La première descendance est décrite textuellement 546 . Elle est dans la suite de l'histoire, car elle fait l'objet d'un récit encore sur la lignée patronymique, mais aussi rompt avec celle-ci car elle vise la génération des petits-fils du dernier ascendant présenté – le père du narrateur – et non celle du narrateur lui-même. Il s'agit bien d'une mention spéciale dans l'œuvre. Cette descendance est l'objet d'une élection.

‘“Parmi sa nombreuse descendance, une mention spéciale est due aux trois de ses petits-fils qui, portant son nom, tombèrent sur les champs de bataille de la terrible guerre de 1914” (p. 72).’

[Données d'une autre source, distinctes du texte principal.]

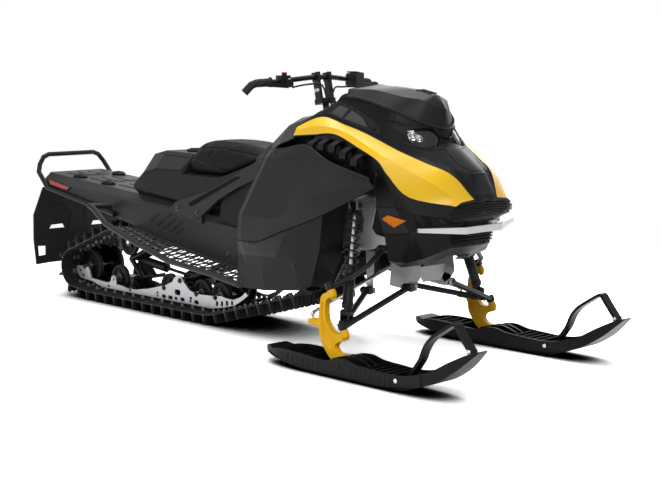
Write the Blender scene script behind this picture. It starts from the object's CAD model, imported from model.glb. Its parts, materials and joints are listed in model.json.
# Looks of the snowmobile: materials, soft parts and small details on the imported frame.
import bpy, bmesh, json
from math import acos, atan2, cos, hypot, pi, radians, sin, sqrt, tan
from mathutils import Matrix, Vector
from mathutils.bvhtree import BVHTree
from mathutils.kdtree import KDTree


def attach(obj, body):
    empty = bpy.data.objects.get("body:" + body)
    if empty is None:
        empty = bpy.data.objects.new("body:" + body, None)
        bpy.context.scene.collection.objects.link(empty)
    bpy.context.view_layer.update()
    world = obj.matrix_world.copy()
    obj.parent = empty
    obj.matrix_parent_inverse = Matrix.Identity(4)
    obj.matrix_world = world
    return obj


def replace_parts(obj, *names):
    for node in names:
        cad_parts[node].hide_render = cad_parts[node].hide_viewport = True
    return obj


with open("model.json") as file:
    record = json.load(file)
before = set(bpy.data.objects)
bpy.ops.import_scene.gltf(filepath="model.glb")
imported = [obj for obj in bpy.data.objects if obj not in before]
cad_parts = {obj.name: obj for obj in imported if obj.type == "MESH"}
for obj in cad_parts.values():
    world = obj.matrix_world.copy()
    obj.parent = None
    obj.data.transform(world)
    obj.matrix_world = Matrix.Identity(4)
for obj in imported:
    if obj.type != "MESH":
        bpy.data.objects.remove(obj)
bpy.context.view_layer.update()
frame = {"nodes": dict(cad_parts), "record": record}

NODES = frame["nodes"]
CHASSIS, BARS = "chassis", "handlebars"
# Signs of the right and the left side.
SIGNS = (-1, 1)
X, Y, Z = Vector((1, 0, 0)), Vector((0, 1, 0)), Vector((0, 0, 1))
scene = bpy.context.scene

# ---- Camera ---------------------------------------------------------------
# Focal length and picture width in pixels, as fitted to the photo.
FOCAL, PICTURE_WIDTH, SENSOR = 1351.22, 661, 36
cam_data = bpy.data.cameras.new("camera")
cam = bpy.data.objects.new("camera", cam_data)
scene.collection.objects.link(cam)
cam.location = (4.4078, -4.0775, 1.167)
cam.rotation_euler = (radians(90 - 7.40), 0, radians(46.37))
cam_data.sensor_width = SENSOR
cam_data.lens = FOCAL / PICTURE_WIDTH * SENSOR
cam_data.shift_x = 0.0591
cam_data.shift_y = 0.0036
scene.camera = cam

# ---- Light and stage ------------------------------------------------------
# Half size of the ground, in metres.
GROUND = 60
scene.view_settings.view_transform = "Standard"


def light(name, place, target, size, power):
    data = bpy.data.lights.new(name, "AREA")
    data.shape = "RECTANGLE"
    data.size, data.size_y = size
    data.energy = power
    ob = bpy.data.objects.new(name, data)
    scene.collection.objects.link(ob)
    ob.location = place
    ob.rotation_euler = (Vector(target) - Vector(place)).to_track_quat("-Z", "Y").to_euler()
    ob.visible_camera = False


light("key", (3.2, -3.6, 4.2), (0.2, 0, 0.5), (2.6, 2.6), 165)
light("top", (-0.2, 0.9, 4.2), (0.0, 0, 0), (2.6, 2.2), 105)
light("side", (-2.2, -4.8, 1.9), (-0.4, 0, 0.6), (3.4, 2.0), 55)
light("back", (-1.5, 4.5, 2.6), (0, 0, 0.6), (3.5, 2.2), 65)


class Graph:
    """Shader nodes of a material or world."""

    def __init__(self, owner, keep=False):
        owner.use_nodes = True
        self.tree = owner.node_tree
        if not keep:
            self.tree.nodes.clear()

    def node(self, kind, inputs=(), **settings):
        """Adds a node, fills its inputs and returns its outputs."""
        new = self.tree.nodes.new("ShaderNode" + kind)
        for key, value in settings.items():
            setattr(new, key, value)
        self.fill(new, dict(inputs))
        return new.outputs

    def fill(self, node, inputs):
        """Gives each input a value or, from another node's output, a link."""
        for key, value in inputs.items():
            if isinstance(value, bpy.types.NodeSocket):
                self.tree.links.new(value, node.inputs[key])
            else:
                node.inputs[key].default_value = value


def make_world():
    """White to the camera, in reflections and through glass; dim and cool as a light."""
    scene.world = bpy.data.worlds.new("studio")
    g = Graph(scene.world)
    path = g.node("LightPath")
    seen = g.node("Math", {0: path["Is Camera Ray"], 1: path["Is Transmission Ray"]}, operation="MAXIMUM")
    seen = g.node("Math", {0: seen[0], 1: path["Is Glossy Ray"]}, operation="MAXIMUM")
    dim = g.node("Background", {"Color": (0.93, 0.96, 1.0, 1), "Strength": 0.25})
    white = g.node("Background", {"Color": (1, 1, 1, 1), "Strength": 1.0})
    mix = g.node("MixShader", {0: seen[0], 1: dim[0], 2: white[0]})
    g.node("OutputWorld", {0: mix[0]})


def make_floor():
    """White ground with a shadow close under the object, which turns plain white farther out."""
    me = bpy.data.meshes.new("floor")
    corners = [(x * GROUND, y * GROUND, 0) for x, y in ((-1, -1), (1, -1), (1, 1), (-1, 1))]
    me.from_pydata(corners, [], [(0, 1, 2, 3)])
    ob = bpy.data.objects.new("floor", me)
    scene.collection.objects.link(ob)
    m = bpy.data.materials.new("floor")
    g = Graph(m)
    path = g.node("LightPath")
    near = g.node("AmbientOcclusion", {"Color": (1, 1, 1, 1), "Distance": 0.20}, samples=8)
    tone = g.node("MapRange", {"Value": near["AO"], "From Min": 0.35, "From Max": 0.85, "To Max": 2.6})
    lit = g.node("BsdfDiffuse", {"Color": tone["Result"]})
    dull = g.node("BsdfDiffuse", {"Color": (0.40, 0.40, 0.40, 1)})
    ground = g.node("MixShader", {0: path["Is Diffuse Ray"], 1: lit[0], 2: dull[0]})
    away = g.node("VectorMath", {0: g.node("NewGeometry")["Position"]}, operation="LENGTH")
    far = g.node("MapRange", {"Value": away["Value"], "From Min": 1.9, "From Max": 3.6})
    fade = g.node("Math", {0: far["Result"], 1: path["Is Camera Ray"]}, operation="MULTIPLY")
    glow = g.node("Emission", {"Color": (1, 1, 1, 1)})
    mix = g.node("MixShader", {0: fade[0], 1: ground[0], 2: glow[0]})
    g.node("OutputMaterial", {0: mix[0]})
    me.materials.append(m)


make_world()
make_floor()

# ---- Materials ------------------------------------------------------------
# Width of the worn strip along an edge (metres), and samples of the rounded edges.
WORN_WIDTH, EDGE_SAMPLES = 0.0025, 4
# Materials and record slots by look, and the plain look of each slot's nodes.
MAT, SLOT, PLAIN = {}, {}, {}


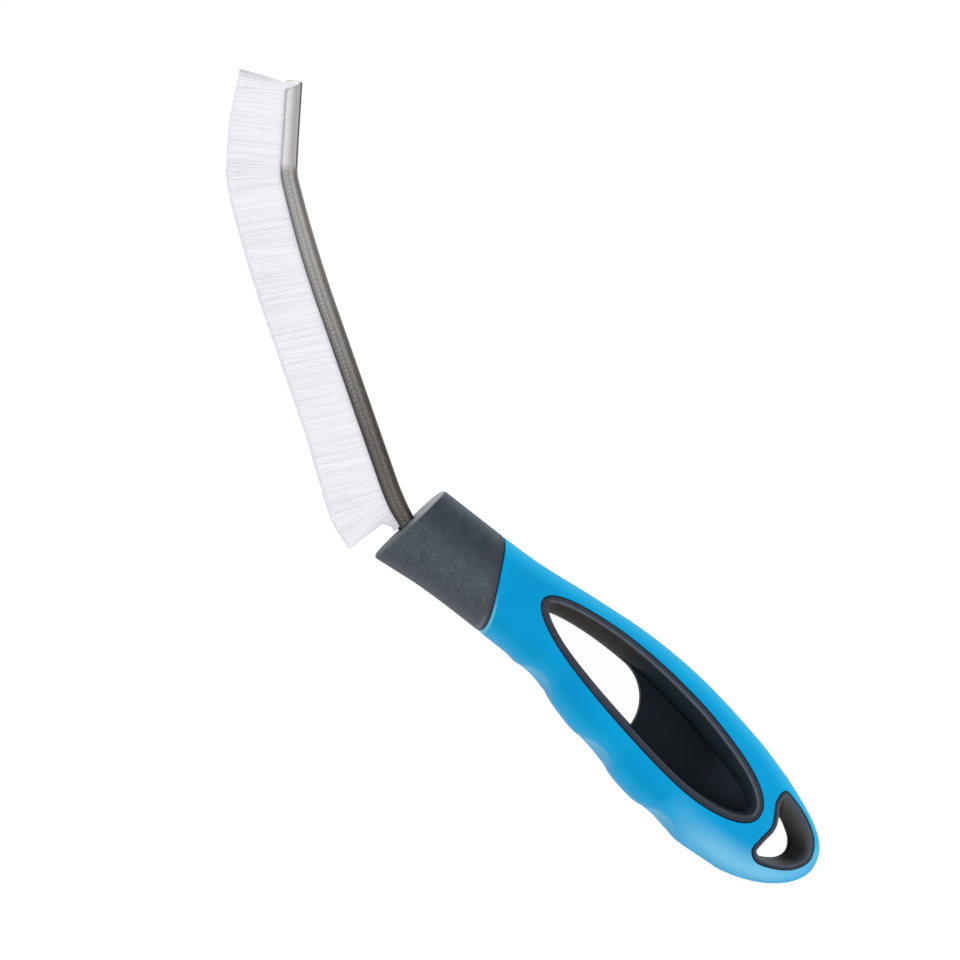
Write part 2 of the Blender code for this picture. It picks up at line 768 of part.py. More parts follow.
def buildWire():
    r = 0.5 * WIRE_DIAMETER
    profile = []
    for i in range(WIRE_POINTS):
        a = 2.0 * math.pi * i / WIRE_POINTS
        profile.append((wireCentre() + r * math.sin(a), r * math.cos(a)))
    points, faces = loftRings(sweepProfile(profile, 0.0, OUTSIDE_LENGTH, CUT_SLOPE))
    makeObject("retaining_wire", points, faces, "wire_steel", smoothAngle=50.0)


FILL_START = 0.5 * CUT_SLOPE * CHANNEL_WIDTH + TIP_CLEARANCE


def cutFollow(s):
    """How far the fill still follows the channel's slanted cut, from 1 at its start to 0."""
    return 1.0 - smoothStep(FILL_START, FILL_START + SPLAY_LENGTH, s)


def filamentReach(s):
    grown = smoothStep(OUTSIDE_LENGTH - HEEL_REACH_GROWTH, OUTSIDE_LENGTH, s)
    drop = TIP_REACH_DROP * (1.0 - smoothStep(0.0, TIP_DROP_LENGTH, s))
    return FILAMENT_REACH + (HEEL_REACH - FILAMENT_REACH) * grown - drop


def filamentLean(s):
    """How far filaments lean towards the tip, in degrees. They splay at both ends of the fill."""
    grow = smoothStep(TIP_LENGTH, TIP_LENGTH + EASE_LENGTH, s)
    fade = 1.0 - smoothStep(OUTSIDE_LENGTH - 2.0 * NECK_LENGTH, OUTSIDE_LENGTH, s)
    tipSplay = TIP_SPLAY * (1.0 - smoothStep(0.0, SPLAY_LENGTH, s))
    heelSplay = HEEL_SPLAY * smoothStep(OUTSIDE_LENGTH - SPLAY_LENGTH, OUTSIDE_LENGTH, s)
    return FILAMENT_LEAN * grow * fade + tipSplay - heelSplay


def strandTip(s, z, rootU):
    """End of a strand that leaves the backing at s, and at height z across the strip."""
    place, along, across = stripFrame(s)
    lean = math.radians(filamentLean(s))
    way = across * math.cos(lean) - along * math.sin(lean)
    length = (filamentReach(s) - rootU) / math.cos(lean)
    root = place + rootU * across
    outermost = BACKING_HALF_WIDTH * (1.0 - 2.0 / (3.0 * STRAND_ROWS))
    spread = 0.5 * FAN_THICKNESS / outermost
    end = root + length * way + CUT_SLOPE * cutFollow(s) * (z * spread - z) * along
    return Vector((end.x, end.y, z * spread))


def buildFilaments(name, start, end, rng):
    """Strands of one stretch of the strip, fused to their slice of backing inside the channel."""
    w = BACKING_HALF_WIDTH
    low = wireCentre() + 0.5 * WIRE_DIAMETER + SEAT_GAP
    high = 0.5 * CHANNEL_HEIGHT
    steps = max(2, int(round((end - start) / STRAND_PITCH)))
    points = []
    faces = []

    def add(s, u, z):
        place, _, across = stripFrame(s + CUT_SLOPE * cutFollow(s) * z)
        p = place + u * across
        points.append((p.x, p.y, z))
        return len(points) - 1

    grid = []
    under = []
    for i in range(steps + 1):
        s = start + (end - start) * i / steps
        grid.append([add(s, high, -w + 2.0 * w * r / STRAND_ROWS) for r in range(STRAND_ROWS + 1)])
        under.append([add(s, low, -w), add(s, low, w)])
    for i in range(steps):
        s = start + (end - start) * (i + 0.5) / steps
        a, b = under[i]
        c, d = under[i + 1]
        faces.append((a, b, d, c))
        faces.append((a, c, grid[i + 1][0], grid[i][0]))
        faces.append((b, grid[i][-1], grid[i + 1][-1], d))
        for r in range(STRAND_ROWS):
            square = (grid[i][r], grid[i + 1][r], grid[i + 1][r + 1], grid[i][r + 1])
            halves = ((0, 1, 2), (0, 2, 3)) if (i + r) % 2 == 0 else ((0, 1, 3), (1, 2, 3))
            for corners in halves:
                base = [square[c] for c in corners]
                addStrand(points, faces, base, s, high, rng)
    faces.append((under[0][0], *grid[0], under[0][1]))
    faces.append((under[-1][1], *reversed(grid[-1]), under[-1][0]))
    makeObject(name, points, faces, "filament_white", smoothAngle=80.0)


def addStrand(points, faces, base, s, rootU, rng):
    """One three-sided strand that grows from a triangle of the backing's face."""
    corners = [Vector(points[i]) for i in base]
    centre = sum(corners, Vector()) / 3.0
    place, along, _ = stripFrame(s)
    offset = (centre.xy - place).dot(along)
    tip = strandTip(s + offset, centre.z, rootU)
    way = (tip - centre) * (1.0 - rng.uniform(0.0, STRAND_TRIM))
    root = []
    top = []
    for corner in corners:
        p = centre.lerp(corner, STRAND_WIDTH_SHARE)
        q = centre.lerp(corner, STRAND_WIDTH_SHARE * STRAND_TAPER) + way
        points.append(tuple(p))
        root.append(len(points) - 1)
        points.append(tuple(q))
        top.append(len(points) - 1)
    for i in range(3):
        j = (i + 1) % 3
        faces.append((base[i], base[j], root[j], root[i]))
        faces.append((root[i], root[j], top[j], top[i]))
    faces.append(tuple(top))


def buildAllFilaments():
    """The bend has a section of its own, and the rest of the strip is shared out evenly."""
    rng = random.Random(FILAMENT_SEED)
    bendEnd = TIP_LENGTH + BEND_LENGTH + BEND_SECTION_MARGIN
    ends = [TIP_LENGTH - BEND_SECTION_MARGIN, bendEnd]
    evenCount = len(SECTION_NAMES) - len(ends)
    evenLength = (OUTSIDE_LENGTH - HEEL_CLEARANCE - bendEnd) / evenCount
    ends += [bendEnd + evenLength * (i + 1) for i in range(evenCount)]
    start = FILL_START
    for name, end in zip(SECTION_NAMES, ends):
        buildFilaments(name, start, end - SECTION_GAP, rng)
        start = end


buildCollar()
buildGrip()
buildFingerOpeningLiner()
buildHangHoleLiner()
buildChannel()
buildWire()
buildAllFilaments()


# Origin: under the middle of the whole brush, at the height that it rests on

bpy.context.view_layer.update()
low = Vector((1e9, 1e9, 1e9))
high = -low
for obj in bpy.data.objects:
    if obj.type == "MESH" and not obj.hide_render:
        for vertex in obj.data.vertices:
            for axis in range(3):
                low[axis] = min(low[axis], vertex.co[axis])
                high[axis] = max(high[axis], vertex.co[axis])
brush.location = (-0.5 * (low.x + high.x), -0.5 * (low.y + high.y), -low.z)
bpy.context.view_layer.update()
print("brush origin offset", tuple(round(c, 5) for c in brush.location))
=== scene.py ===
import random
from math import ceil, copysign, cos, exp, hypot, inf, pi, radians, sin, sqrt, tan, tau

import bmesh
import bpy
from mathutils import Matrix, Vector


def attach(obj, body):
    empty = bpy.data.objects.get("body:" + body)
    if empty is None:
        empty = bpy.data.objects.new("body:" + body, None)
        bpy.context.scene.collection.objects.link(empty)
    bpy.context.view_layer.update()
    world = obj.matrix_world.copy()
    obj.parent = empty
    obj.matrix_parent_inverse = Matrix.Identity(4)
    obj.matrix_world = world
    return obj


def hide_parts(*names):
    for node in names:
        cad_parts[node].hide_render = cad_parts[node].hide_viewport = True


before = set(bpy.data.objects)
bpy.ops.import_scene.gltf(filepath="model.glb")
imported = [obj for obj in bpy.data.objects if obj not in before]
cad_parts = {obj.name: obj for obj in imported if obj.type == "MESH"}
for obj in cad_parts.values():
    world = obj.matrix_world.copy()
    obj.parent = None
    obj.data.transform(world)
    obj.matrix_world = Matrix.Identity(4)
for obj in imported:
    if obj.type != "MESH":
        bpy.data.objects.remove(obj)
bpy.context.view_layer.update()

# Outlines are drawn in millimetres in the handle's own frame: x runs from the collar's front face to the tail,
# y across the handle away from the filaments, z up from the middle of its thickness.
placing = {"origin": (-17.45, -28.141, 12), "metresPerMm": 0.001, "body": "root"}
creaseAngle = 40  # edges that turn more than this stay sharp


# General helpers

def clamp(value, low, high):
    return max(low, min(high, value))


def ease(start, end, x):  # 0 at start and 1 at end, whichever of them is larger
    t = clamp((x - start) / (end - start), 0, 1)
    return t * t * (3 - 2 * t)


def evenly(start, end, count):  # values from start to end in equal steps, with both ends
    return [start + (end - start) * i / count for i in range(count + 1)]


def circle(x, y, radius, count, turn=0):
    return [(x + radius * cos(a), y + radius * sin(a)) for a in evenly(turn, turn + tau, count)[:-1]]


def hermite(t, y0, slope0, y1, slope1):
    s = t * t
    c = s * t
    return (2 * c - 3 * s + 1) * y0 + (c - 2 * s + t) * slope0 + (3 * s - 2 * c) * y1 + (c - s) * slope1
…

Dans cette descendance, le père du narrateur est seul éponyme ; ni la personne, ni le nom d'une mère ne sont adjoints. La mention a sa place à cause du patronyme qu'il partage avec ses petits-fils. Elle relate les circonstances de leur mort au combat et présente l'esprit que cette génération avait, avant de mourir 547 . On constatera, en effet, que le sacrifice et l'acceptation de la mort animaient l'âme de chacun. Pour l'aîné des fils du narrateur, on trouve dans les dernières pages de son carnet des mots qui montrent qu'il se mêlait en lui l'énergie du sacrifice accepté avec le touchant regret du dernier souffle de vie.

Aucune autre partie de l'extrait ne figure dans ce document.